Use another bar chart or stacked bar chart to show churn rates based on the primary mode of customer support interaction (Email vs. Phone vs. Chat).
Perhaps a line chart showing the overall churn rate trend over the past year for context.
Maybe a scatter plot exploring the relationship between purchase frequency and total spending, color-coded by churn status (though this might be more for internal EDA).
Design the Visuals
Ensure clear titles (“Churn Rate Significantly Higher for Customers Inactive >90 Days”), labeled axes, and a consistent color scheme. Avoid overly complex visuals.
Assemble a Dashboard (Optional)
Combine these charts into an interactive dashboard where managers can filter by demographics or product categories if needed.
Output
A set of clear, compelling charts or a dashboard that quickly communicates who is churning and why, enabling teams to brainstorm targeted retention strategies (e.g., re-engagement campaigns for inactive users, improving email support response times or encouraging channel shift).
Data Analysis vs. Data Visualisation: The Crucial Differences
While they work hand-in-hand, their core focus, process, and output differ:
Feature | Data Analysis | Data Visualisation |
Primary Goal | Discover insights, patterns, test hypotheses | Communicate insights clearly, tell a story |
Focus | Exploration, interpretation, modelling, finding ‘why’ | Presentation, communication, clarity, impact |
Process | Data cleaning, transformation, statistical modelling, EDA, hypothesis testing | Chart selection, design, formatting, storytelling, dashboard creation |
Output | Statistical results, models, insights, reports, findings | Charts, graphs, dashboards, infographics, visual reports |
Question Answered | What does the data mean? Why is this happening? What might happen? | How can I best show this insight? What’s the clearest way to see the pattern? |
Skill Emphasis | Statistics, programming, critical thinking, domain knowledge | Design principles, communication, understanding perception, tool proficiency |
The Symbiotic Relationship: Better Together
Thinking of Data Analysis and data Visualisation as competitors or alternatives is a mistake. They are two sides of the same coin, forming a powerful, often iterative, cycle:
Analysis Informs Visualisation
Robust analysis provides the meaningful substance to visualize. Without sound analysis, Visualisations can be superficial, misleading, or simply represent noise. You need to find the story before you can tell it visually.

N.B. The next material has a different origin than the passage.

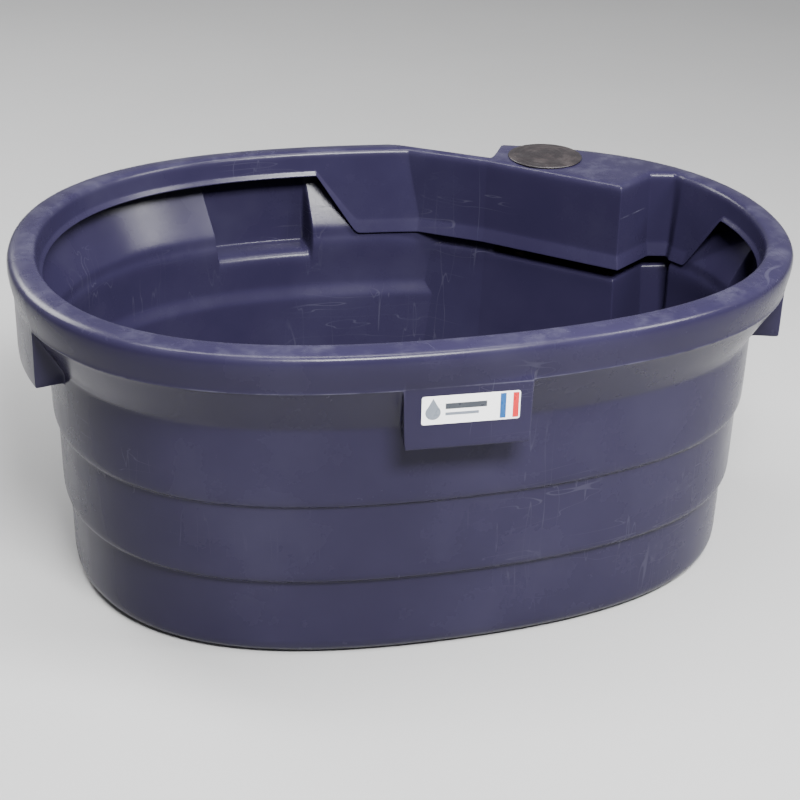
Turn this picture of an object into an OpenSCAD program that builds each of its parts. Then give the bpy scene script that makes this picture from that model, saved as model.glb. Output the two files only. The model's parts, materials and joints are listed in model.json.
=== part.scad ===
// Livestock water trough: a one-piece moulded oval tub with a covered float-valve
// compartment at the back, its hatch cap, float valve, drain and maker's label.
// The origin is the middle of the base, on the ground. +X runs along the tub,
// -Y is the front and +Z is up.

/* [Tub] */
// Overall length of the rim
tub_length = 1385; // [1345:5:1425]
// Width of the rim across its middle, front to back
tub_width = 992; // [970:2:1012]
// Wall thickness of the moulding
wall = 7; // [5:0.5:8]
// How square the oval is: 2 is an ellipse and higher is squarer
oval_power = 2.06; // [2:0.02:2.16]

/* [Lugs] */
// Width of each of the four lifting lugs
lug_width = 210; // [180:10:230]
// Height of the lugs' undersides above the ground
lug_bottom = 424; // [415:1:430]

/* [Hatch] */
// Diameter of the hatch hole over the float valve
hatch_hole_d = 120; // [110:2:124]
// Diameter of the hatch cap's rim
hatch_cap_d = 146; // [140:2:150]

/* [Float valve] */
// Outside diameter of the inlet thread
inlet_thread_d = 26.4; // [20:0.1:28]
// Length of the lever arm from its pivot to the middle of the float
arm_length = 150; // [130:5:160]
// Diameter of the float
float_d = 80; // [70:5:85]
// How far the float hangs below level when the tub is empty, in degrees
arm_drop = 17; // [10:1:18]

/* [Drain] */
// Outside diameter of the drain bush's thread
drain_thread_d = 48; // [40:1:60]
// Height of the drain's axis above the ground
drain_height = 84; // [78:1:110]

/* [Label] */
// Width of the label plate on the front lug
label_width = 158; // [120:2:180]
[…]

Visualisation Aids Analysis
Visualisation is not just an end product; it’s a crucial tool during analysis (especially EDA). Plotting data can reveal patterns, outliers, or relationships that summary statistics alone might miss, guiding further analytical steps. A quick scatter plot might reveal a non-linear relationship that prompts a different modelling approach.
Iteration
Often, visualizing initial analysis results raises new questions, prompting deeper analysis. An analyst might create a chart, notice an unexpected spike, and dive back into the data to investigate its cause. Analyse -> Visualise -> Question -> Analyse Again -> Refine Visualisation.
Imagine a detective (the analyst) meticulously gathering clues, interviewing witnesses, and piecing together the sequence of events (analysis). Then, they present their findings in court using clear diagrams, timelines, and photographs (Visualisation) to convince the jury. The analysis provides the evidence; the Visualisation makes the case compelling and understandable.
Conclusion: Harnessing the Power of Both
Data Analysis and data Visualisation are distinct disciplines with different goals and methods, but they are fundamentally inseparable for effective data work.
Relying solely on analysis risks insights getting lost in dense reports or complex statistical outputs, failing to reach or influence key decision-makers. Relying solely on Visualisation without robust underlying analysis can lead to superficial or even dangerously misleading charts – GIGO (Garbage In, Garbage Out) applies visually too.
To truly unlock the potential hidden within the vast oceans of data available today, organizations and individuals need to cultivate expertise in both areas. By mastering the intricate dance between rigorous analysis and clear Visualisation, we can transform raw data not just into information, but into knowledge, understanding, and ultimately, impactful action.
Frequently Asked Questions
What Is the Primary Difference Between Data Analysis and Visualization?
Data Analysis involves extracting meaningful insights from raw data through statistical methods, while data visualization focuses on presenting these insights visually using graphs, charts, or maps for easier comprehension and communication.
Why Are Both Data Analysis and Visualization Essential in Business?
Data Analysis helps businesses identify trends, patterns, and inefficiencies, enabling informed decisions. Visualization converts these findings into visual formats that are easy to interpret, facilitating stakeholder communication and driving actionable strategies effectively.
Can Data Visualization Replace Data Analysis?
No, data visualization cannot replace analysis as it relies on the insights derived from analytical processes. Visualization is a complementary step that enhances understanding by presenting analysed data visually for better interpretation and decision-making.